Tracy was working in her small yard when I saw her, vigorously raking up dead grass. She’s a renter, but she wants to keep the property in order so her dogs have a good place to play. It’s not easy because the yard backs into the bike path, and people tend to throw food wrappers and empty bottles around.

“There’s so much trash,” she said.

Tracy—not her real name—is 24. She looked bright and energized, perhaps partly as a result of all the exercise she was getting working on the yard. She said she tends to be an optimist. She’s not discouraged even though she lost her job a month ago and hasn’t had any luck finding something else.

“I’m pretty much open to anything,” she said.

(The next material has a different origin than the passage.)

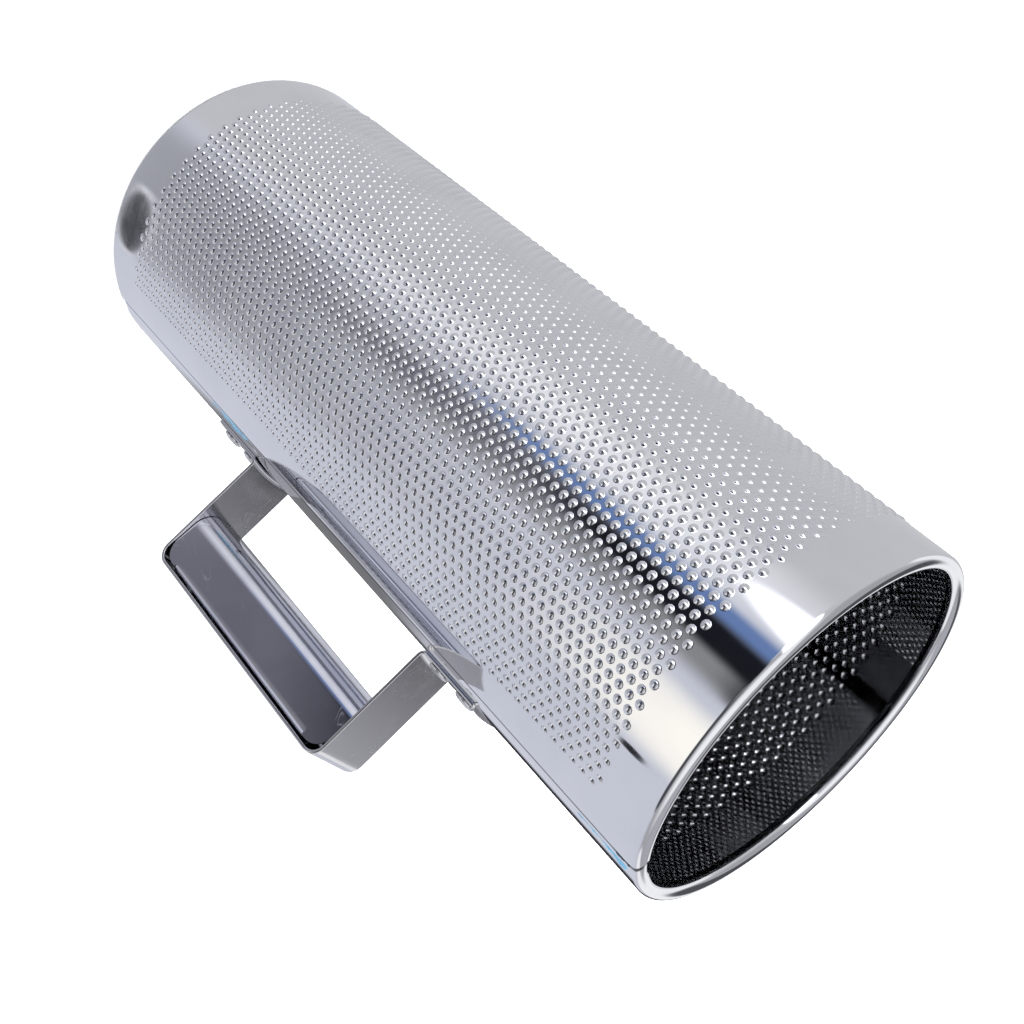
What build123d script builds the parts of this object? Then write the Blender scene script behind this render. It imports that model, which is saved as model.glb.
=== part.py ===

Tracy’s been supporting herself since she left home and got an apartment at 17. She was her parents’ ninth child, she said, and they didn’t have an easy time financially.

“I wanted to be able to provide for myself,” she said.

She got a community college degree in nursing and went to work as a nursing aid, but after two years or so she found herself discouraged by the low pay for very tough work and the general atmosphere of the nursing home where she worked.

She’s also worked as a bartender, so she’s been applying for restaurant jobs, but with the number of people looking for work she hasn’t had any luck.

Tracy knows particularly well how tough the job market is. Her last job was at a staffing agency where she helped people find machine operator jobs that paid $8.50 an hour for 12-hour shifts.

“It’s kind of like sweatshops,” she said, with huge turnover levels. “You obviously feel a little weird” placing people in that kind of position.

But, she said, “some people just really need the money.”

Tracy said she isn’t looking for that sort of work. She doesn’t feel she could take anything that pays less than $10 or $11 an hour.

In an ideal world, Tracy said, she’d like to find a job in writing. She writes poetry and music in her spare time.

“If I were to have had money for school I would have pursued other things,” she said.

But Tracy doesn’t buy into the idea that people her age need to put their lives on hold because of the economy. She has a boyfriend who lives outside the city but helps her out as much as he can. He was hauling bags of trash out of the yard while I talked with her.

She’s not sure how optimistic to be about the economy and the chance of finding a job soon, but she’s OK with continuing to apply for whatever openings she can find.

And she said she’s enjoying spending time with her dogs, who are young and energetic and need plenty of attention.

“I live in the here and now,” she said.